These models use a manifold purge system. The charcoal canister media has been changed with a more efficient carbon, and a purge control valve situated atop the charcoal canister controls the evaporative system.

The purge signal (EGR port, spark port or manifold vacuum), actuates the purge valve to allow purging of the canister through the purge line. When the engine is off, the purge valve directs fuel vapors from the fuel tank and carburetor bowl to the canister. An exception to this would be when the engine compartment is below the temperature where sufficient gasoline vaporization occurs. During this time the thermal vent valve (on some models) closes, stopping flow in either direction in the bowl vent line.

The purpose of the thermal bowl vent valve is to prevent fuel tank vapors from migrating up the bowl vent line and out the internal vent of the carburetor when the fuel bowl is not vaporizing. When the fuel bowl is vaporizing, the thermal valve is open, allowing flow to the canister. Also, the internal fuel bowl vent valve must be open (at idle) and/or the solenoid vent valve must be open (ignition off) to allow flow into the cannister.

Fig. 53 Charcoal canister w/purge control valve:

Carbon Canister
The carbon canister, Fig. 54, is a carryover design of the one used in previous years, except that routing of the vapors has been change. The carbon has been improved to handle the increased demands which the system has placed on it. The vapors in previous years were fed to the carbon bed from the bottom up. On 1978, the vapors enter the top of the purge side of the canister and travel in a "U" shape pattern to the fresh air vent side.

On vehicles equipped with a dual canister system, two canisters are linked together in which the secondary canister is used for "spill over" fuel vapors. This system is called a "series purge". In a "split purge" system the primary canister collects carburetor bowl vent vapors, and the secondary canister collects fuel tank vapors.
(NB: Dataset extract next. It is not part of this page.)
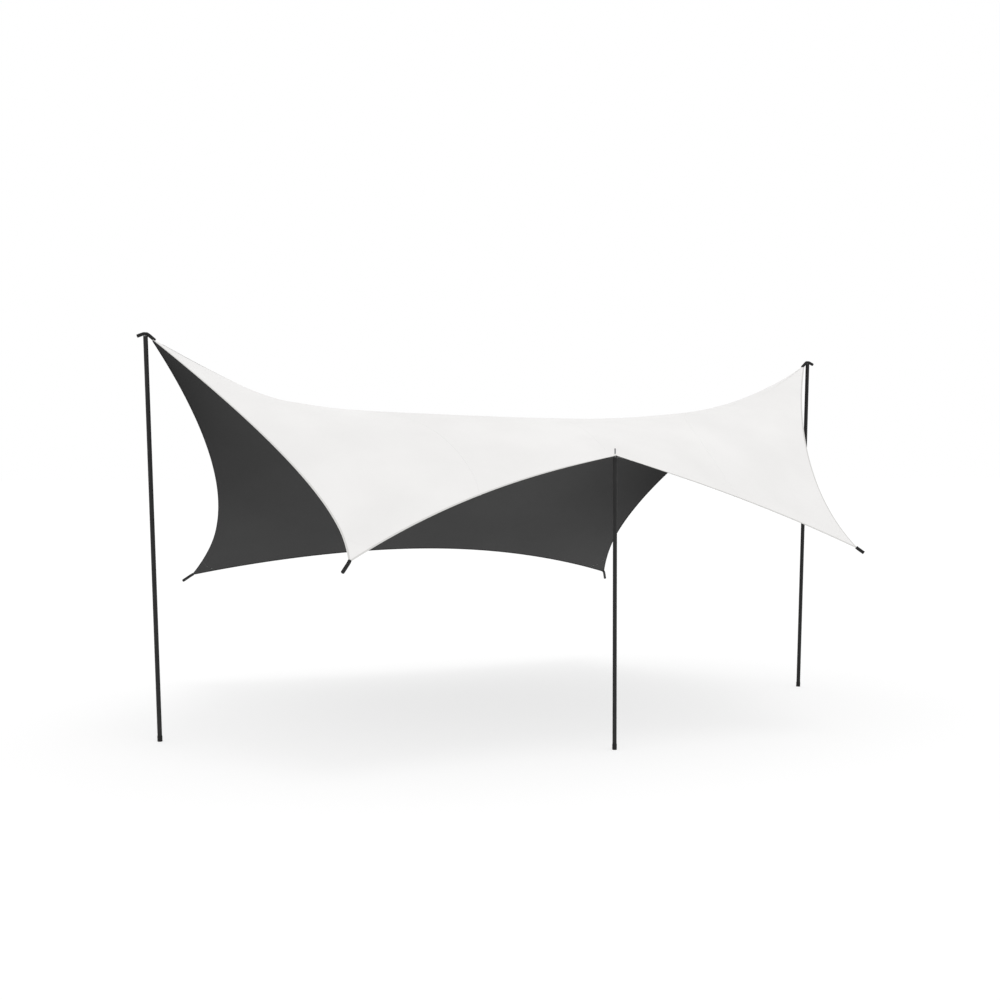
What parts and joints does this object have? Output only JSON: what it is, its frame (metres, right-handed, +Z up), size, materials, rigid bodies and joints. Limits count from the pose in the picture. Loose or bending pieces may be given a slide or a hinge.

Fig. 56 Purge control valves:

Purge Control Valve
The valve, Fig. 56, is installed on the carbon canister and controls the flow of fuel vapors during various engine operating modes. The control is provided by a vacuum signal from either the spark port, EGR port or intake manifold and opens or closes the valve accordingly.
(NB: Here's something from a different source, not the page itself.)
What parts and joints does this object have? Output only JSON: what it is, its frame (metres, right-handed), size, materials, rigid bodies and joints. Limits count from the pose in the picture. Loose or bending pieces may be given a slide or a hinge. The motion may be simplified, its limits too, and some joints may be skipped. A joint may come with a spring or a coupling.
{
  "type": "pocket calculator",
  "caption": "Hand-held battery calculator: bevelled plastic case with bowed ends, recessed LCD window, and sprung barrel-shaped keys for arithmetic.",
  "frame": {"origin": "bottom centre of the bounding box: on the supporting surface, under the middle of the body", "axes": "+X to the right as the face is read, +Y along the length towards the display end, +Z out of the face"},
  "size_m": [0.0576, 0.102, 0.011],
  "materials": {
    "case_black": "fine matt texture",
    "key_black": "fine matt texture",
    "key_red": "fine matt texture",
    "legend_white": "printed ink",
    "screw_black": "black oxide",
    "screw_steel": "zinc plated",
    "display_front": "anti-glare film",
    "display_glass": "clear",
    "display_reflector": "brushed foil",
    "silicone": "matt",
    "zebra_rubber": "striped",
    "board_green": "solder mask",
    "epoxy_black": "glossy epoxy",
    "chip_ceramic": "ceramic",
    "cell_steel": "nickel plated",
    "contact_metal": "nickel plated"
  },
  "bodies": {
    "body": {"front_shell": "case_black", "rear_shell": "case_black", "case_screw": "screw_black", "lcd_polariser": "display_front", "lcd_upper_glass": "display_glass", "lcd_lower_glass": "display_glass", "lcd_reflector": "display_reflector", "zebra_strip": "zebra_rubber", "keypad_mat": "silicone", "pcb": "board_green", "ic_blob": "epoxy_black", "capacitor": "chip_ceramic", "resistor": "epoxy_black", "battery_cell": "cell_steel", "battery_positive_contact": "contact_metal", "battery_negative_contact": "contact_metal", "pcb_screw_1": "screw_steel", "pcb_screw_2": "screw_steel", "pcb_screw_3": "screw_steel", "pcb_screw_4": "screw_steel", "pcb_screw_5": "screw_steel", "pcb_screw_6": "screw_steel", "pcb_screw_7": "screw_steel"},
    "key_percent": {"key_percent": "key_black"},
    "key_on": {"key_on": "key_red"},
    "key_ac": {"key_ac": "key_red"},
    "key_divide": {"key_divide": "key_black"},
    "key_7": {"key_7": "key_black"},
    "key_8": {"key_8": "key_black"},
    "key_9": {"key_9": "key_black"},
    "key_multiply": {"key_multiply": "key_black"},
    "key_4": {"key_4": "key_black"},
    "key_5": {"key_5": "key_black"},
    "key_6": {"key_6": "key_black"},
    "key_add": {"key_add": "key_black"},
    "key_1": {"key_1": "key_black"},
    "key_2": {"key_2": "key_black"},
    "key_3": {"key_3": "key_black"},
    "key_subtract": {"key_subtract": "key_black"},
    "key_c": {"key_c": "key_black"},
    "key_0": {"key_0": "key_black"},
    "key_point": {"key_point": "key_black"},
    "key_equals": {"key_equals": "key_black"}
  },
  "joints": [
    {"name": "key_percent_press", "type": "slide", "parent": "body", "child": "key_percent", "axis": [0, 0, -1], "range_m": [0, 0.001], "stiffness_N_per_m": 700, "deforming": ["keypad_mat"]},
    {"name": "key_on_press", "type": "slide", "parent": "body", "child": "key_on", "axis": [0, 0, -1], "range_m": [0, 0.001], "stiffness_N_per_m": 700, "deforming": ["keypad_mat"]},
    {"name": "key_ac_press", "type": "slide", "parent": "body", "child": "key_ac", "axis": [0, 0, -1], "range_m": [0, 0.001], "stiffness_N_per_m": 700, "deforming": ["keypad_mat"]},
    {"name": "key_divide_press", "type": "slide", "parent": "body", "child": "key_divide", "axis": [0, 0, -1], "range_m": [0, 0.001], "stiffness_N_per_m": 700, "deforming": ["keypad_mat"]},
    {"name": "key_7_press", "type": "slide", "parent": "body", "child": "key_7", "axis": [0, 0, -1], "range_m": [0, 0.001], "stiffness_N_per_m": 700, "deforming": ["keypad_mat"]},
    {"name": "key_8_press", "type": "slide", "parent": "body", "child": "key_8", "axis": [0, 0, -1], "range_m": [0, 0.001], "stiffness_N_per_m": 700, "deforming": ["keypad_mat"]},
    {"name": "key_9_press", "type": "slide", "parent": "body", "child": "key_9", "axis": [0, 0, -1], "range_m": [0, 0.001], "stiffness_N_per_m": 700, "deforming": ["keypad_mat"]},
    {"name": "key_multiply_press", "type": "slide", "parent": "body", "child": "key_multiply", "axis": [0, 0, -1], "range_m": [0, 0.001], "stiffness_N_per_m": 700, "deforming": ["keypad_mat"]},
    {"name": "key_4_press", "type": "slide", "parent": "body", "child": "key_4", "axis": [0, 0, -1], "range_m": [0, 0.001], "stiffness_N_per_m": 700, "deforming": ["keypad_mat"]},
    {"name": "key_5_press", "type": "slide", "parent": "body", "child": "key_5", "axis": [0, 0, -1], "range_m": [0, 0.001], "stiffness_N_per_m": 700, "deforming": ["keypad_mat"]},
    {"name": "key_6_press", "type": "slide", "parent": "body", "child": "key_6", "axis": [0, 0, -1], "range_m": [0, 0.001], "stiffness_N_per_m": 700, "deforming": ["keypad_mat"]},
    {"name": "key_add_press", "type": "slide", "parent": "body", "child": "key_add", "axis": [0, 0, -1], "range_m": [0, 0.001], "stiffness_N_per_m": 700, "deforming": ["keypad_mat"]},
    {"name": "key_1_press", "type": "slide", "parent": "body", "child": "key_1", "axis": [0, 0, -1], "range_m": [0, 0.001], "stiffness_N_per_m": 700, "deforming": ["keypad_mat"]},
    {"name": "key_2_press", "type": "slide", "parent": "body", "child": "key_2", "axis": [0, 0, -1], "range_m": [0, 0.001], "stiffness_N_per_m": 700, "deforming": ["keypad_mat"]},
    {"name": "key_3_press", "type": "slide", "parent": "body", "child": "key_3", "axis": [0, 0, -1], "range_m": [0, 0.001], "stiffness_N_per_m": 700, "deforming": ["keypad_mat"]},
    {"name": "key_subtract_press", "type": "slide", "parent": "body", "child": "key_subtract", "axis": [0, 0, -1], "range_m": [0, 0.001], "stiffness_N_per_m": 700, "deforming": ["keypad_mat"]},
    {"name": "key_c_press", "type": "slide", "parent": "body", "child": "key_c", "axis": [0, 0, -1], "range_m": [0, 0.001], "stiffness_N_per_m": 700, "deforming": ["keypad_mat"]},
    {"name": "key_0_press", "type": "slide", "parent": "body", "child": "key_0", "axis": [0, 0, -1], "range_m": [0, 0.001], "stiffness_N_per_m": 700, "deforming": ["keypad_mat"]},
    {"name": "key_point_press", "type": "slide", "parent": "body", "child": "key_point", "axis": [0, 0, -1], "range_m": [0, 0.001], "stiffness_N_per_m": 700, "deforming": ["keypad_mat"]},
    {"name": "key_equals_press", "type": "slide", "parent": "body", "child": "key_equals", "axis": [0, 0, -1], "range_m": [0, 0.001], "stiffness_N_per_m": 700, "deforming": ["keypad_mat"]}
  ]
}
When the engine is off, the vapors from the fuel tank and carburetor fuel bowl are routed through the purge control valve and into the carbon canister for storage.

During normal cruise conditions, spark port or EGR vacuum is strong enough to open the orifice in the purge control valve to allow fuel vapors to flow from the carburetor canister through the purge line to a connection in the PCV tube or into the carburetor spacer. At the same time, the vapors from the fuel tank are also directed into the purge line.
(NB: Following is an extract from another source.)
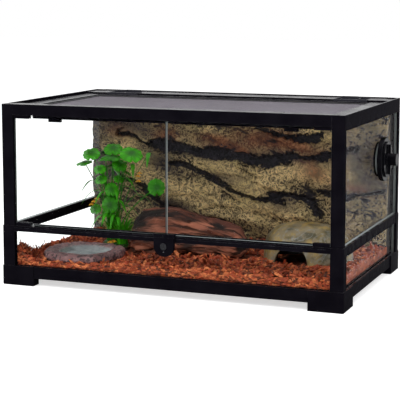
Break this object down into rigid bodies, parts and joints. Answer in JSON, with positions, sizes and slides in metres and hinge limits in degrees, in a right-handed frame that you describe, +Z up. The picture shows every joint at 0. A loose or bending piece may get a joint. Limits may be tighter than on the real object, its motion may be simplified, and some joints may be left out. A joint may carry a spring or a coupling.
{
  "type": "reptile terrarium",
  "caption": "Front opening glass terrarium with a lift-off screen cover, lockable hinged doors and a landscape of rock, bark and plants.",
  "frame": {"origin": "middle of the base, at floor level, of the box round the whole object", "axes": "+X to the right, +Y to the back, +Z up, seen from the doors"},
  "size_m": [0.5314, 0.3262, 0.2662],
  "materials": {
    "frame_plastic": "satin black moulding",
    "inlet_plastic": "satin dark grey moulding",
    "port_plastic": "satin black moulding",
    "pane_glass": "clear float glass with polished edges",
    "lock_steel": "turned and nickel plated",
    "mesh_steel": "woven wire, grey coated",
    "spline_rubber": "extruded cord",
    "rock_foam": "carved foam, painted grey, ochre and rust",
    "bark": "loose bark chips",
    "dish_resin": "cast stone with a smooth grey basin",
    "driftwood": "weathered reddish wood",
    "hide_resin": "cast and dry brushed olive stone",
    "leaf_plastic": "soft moulded leaves"
  },
  "bodies": {
    "tank": {"floor_glass": "pane_glass", "base_rail_front": "frame_plastic", "base_rail_back": "frame_plastic", "base_rail_left": "frame_plastic", "base_rail_right": "frame_plastic", "foot_front_left": "frame_plastic", "foot_front_right": "frame_plastic", "foot_back_left": "frame_plastic", "foot_back_right": "frame_plastic", "lower_post_front_left": "frame_plastic", "lower_post_front_right": "frame_plastic", "lower_post_back_left": "frame_plastic", "lower_post_back_right": "frame_plastic", "upper_post_front_left": "frame_plastic", "upper_post_front_right": "frame_plastic", "upper_post_back_left": "frame_plastic", "upper_post_back_right": "frame_plastic", "sill_bar": "frame_plastic", "side_bar_left": "frame_plastic", "side_bar_right": "frame_plastic", "top_rail_front": "frame_plastic", "top_rail_back": "frame_plastic", "top_rail_left": "frame_plastic", "top_rail_right": "frame_plastic", "lower_pane_front": "pane_glass", "lower_pane_left": "pane_glass", "lower_pane_right": "pane_glass", "upper_pane_left": "pane_glass", "upper_pane_right": "pane_glass", "back_pane": "pane_glass", "back_strip": "frame_plastic", "cable_inlet_left": "inlet_plastic", "cable_inlet_right": "inlet_plastic", "port_flange": "port_plastic", "port_nut": "port_plastic", "lock_body": "frame_plastic", "rock_background": "rock_foam", "bark_bedding": "bark", "water_dish": "dish_resin", "driftwood": "driftwood", "cave_hide": "hide_resin", "leafy_plant": "leaf_plastic", "grassy_plant": "leaf_plastic"},
    "door_left": {"door_glass_left": "pane_glass", "hinge_clips_left": "frame_plastic", "door_catch_left": "frame_plastic"},
    "door_right": {"door_glass_right": "pane_glass", "hinge_clips_right": "frame_plastic", "door_catch_right": "frame_plastic"},
    "lock_key": {"lock_cylinder": "lock_steel", "lock_cam": "lock_steel"},
    "screen_cover": {"screen_frame": "frame_plastic", "screen_mesh": "mesh_steel", "screen_spline": "spline_rubber"},
    "latch_left": {"screen_latch_left": "frame_plastic"},
    "latch_right": {"screen_latch_right": "frame_plastic"},
    "gate_left": {"cable_gate_left": "frame_plastic"},
    "gate_right": {"cable_gate_right": "frame_plastic"},
    "port_lid": {"port_cap": "port_plastic"}
  },
  "joints": [
    {"name": "door_left_hinge", "type": "hinge", "parent": "tank", "child": "door_left", "pos_m": [-0.2372, -0.15035, 0.165], "axis": [0, 0, -1], "range_deg": [0, 110]},
    {"name": "door_right_hinge", "type": "hinge", "parent": "tank", "child": "door_right", "pos_m": [0.2188, -0.15035, 0.165], "axis": [0, 0, 1], "range_deg": [0, 110]},
    {"name": "lock_turn", "type": "hinge", "parent": "tank", "child": "lock_key", "pos_m": [-0.0092, -0.15935, 0.0738], "axis": [0, -1, 0], "range_deg": [0, 90]},
    {"name": "screen_lift", "type": "slide", "parent": "tank", "child": "screen_cover", "axis": [0, 0, 1], "range_m": [0, 0.12]},
    {"name": "latch_left_turn", "type": "hinge", "parent": "tank", "child": "latch_left", "pos_m": [-0.1932, -0.14035, 0.25], "axis": [0, 0, -1], "range_deg": [-90, 0]},
    {"name": "latch_right_turn", "type": "hinge", "parent": "tank", "child": "latch_right", "pos_m": [0.1748, -0.14035, 0.25], "axis": [0, 0, 1], "range_deg": [-90, 0]},
    {"name": "gate_left_slide", "type": "slide", "parent": "tank", "child": "gate_left", "axis": [-1, 0, 0], "range_m": [0, 0.0225]},
    {"name": "gate_right_slide", "type": "slide", "parent": "tank", "child": "gate_right", "axis": [1, 0, 0], "range_m": [-0.0065, 0.016]},
    {"name": "port_lid_turn", "type": "hinge", "parent": "tank", "child": "port_lid", "pos_m": [0.2458, 0.06065, 0.1815], "axis": [1, 0, 0], "range_deg": [0, 90]}
  ]
}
At idle and low speed cruise conditions, spark port or EGR port vacuum is not strong enough to open the orifice in the purge control valve so that the fuel vapors are then routed to the carbon canister.

NOTE: On some vehicles fuel vapors are not purged during low engine speeds because the additional fuel vapors will affect the fuel air mixture, resulting in a reduction of idle quality and an increase in exhaust emissions. On vehicles not affected by this purging, manifold vacuum is used to actuate the purge control valve and control the purging of fuel vapors since spark port or EGR port vacuum is too weak.

Fig. 57 Solenoid vent valve:

Purge Regulator Valve
On some vehicles the rate of purge flow must be closely controlled to prevent poor driveability caused by high purge flow. A purge regulator valve, Fig. 57, is installed in the purge line between the purge control valve and vacuum source to control the amount of air being drawn into the intake manifold through the canister. The valve must be mounted in an upright position.

The purge regulator valve contains a plunger and spring which functions in the same manner as a PCV valve. High vacuum draws the plunger up against the calibrated spring, closing the orifice to control the air flow. When vacuum drops, the spring pushes the plunger down to reduce air flow restriction.

Fig.57 - Air Cleaner Vapor Dam:

Air Cleaner Vapor Dam
A vapor dam, Fig. 57. is installed in the air cleaner at the zip tube opening. It traps most of the fuel vapors emitted by the carburetor while the vehicle is not in operation. The heavier than air vapors lie in the bottom of the air cleaner tray and are purged when the engine is started.

Solenoid Vent Valve
The purpose of this valve, Fig. 57, is to close off the fuel bowl vent line when the engine is operating. It is a normally open valve located in the fuel bowl vent to canister line. This valve is on carburetors which do not have a built-in fuel bowl vent valve.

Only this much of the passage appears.